Because the retainers are all set to HP the brakes are already set so this actually uses very little air from the auxiliaries. Now Dean and Ronald can walk the train once more, climbing each car’s ladder to release the retainers on cars 1, 3, and 5 who’s brakes and wheels are the most stressed, and setting those on cars 2, 4, and the house-car to SP.

When Tom judges the brakes to be cooled down enough, about another 10 minutes, he whistles off and releases them again. This time, since virtually no air was used from the reservoirs during the last set, the air-compressor settles back down again before the retained brakes back off enough to let the train resume slipping down the mountain.

Again, using his judgment to determine just when, Tom resets the brakes to control their speed, first with 8 pounds, then an additional 4.

When the track is about to level out some, or at least get less steep, and with the train slowing to a crawl on the 12 pound set, Tom releases the brakes and lets the three retained cars hold it while the trainline pressure is pumped back up.
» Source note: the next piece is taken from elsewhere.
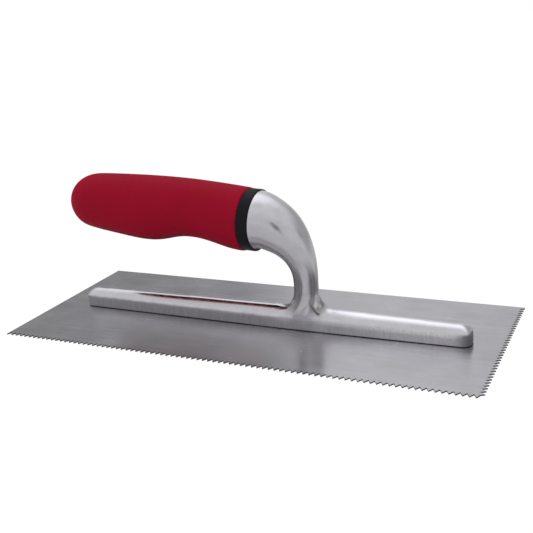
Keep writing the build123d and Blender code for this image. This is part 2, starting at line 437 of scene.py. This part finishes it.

With the speed climbing but the reservoirs charged back up he resets the brakes, but with only an 8 pound reduction as they have made it safely off the steepest part of the track.

Soon after that they are easing backwards through Ellison Tunnel on that 8 pound set, and when they start around Parson’s Nose he drops the train-line a couple more pounds and eases them to a final stop at a spot where the tracks are as flat as they’re going to get here in Wild Woman Canyon, and just as important, almost straight.*

*While there is some side-to-side play in the couplers to accommodate curves, it’s a lot safer and easier to couple and uncouple when sitting on straight track where the trainmen don’t have to climb between the cars and shove a couple hundred pounds of coupler sideways so they line up.

Getting down the hill is a slow process at any time, and even more so when backing, and is always stressful regardless of the direction the train is going.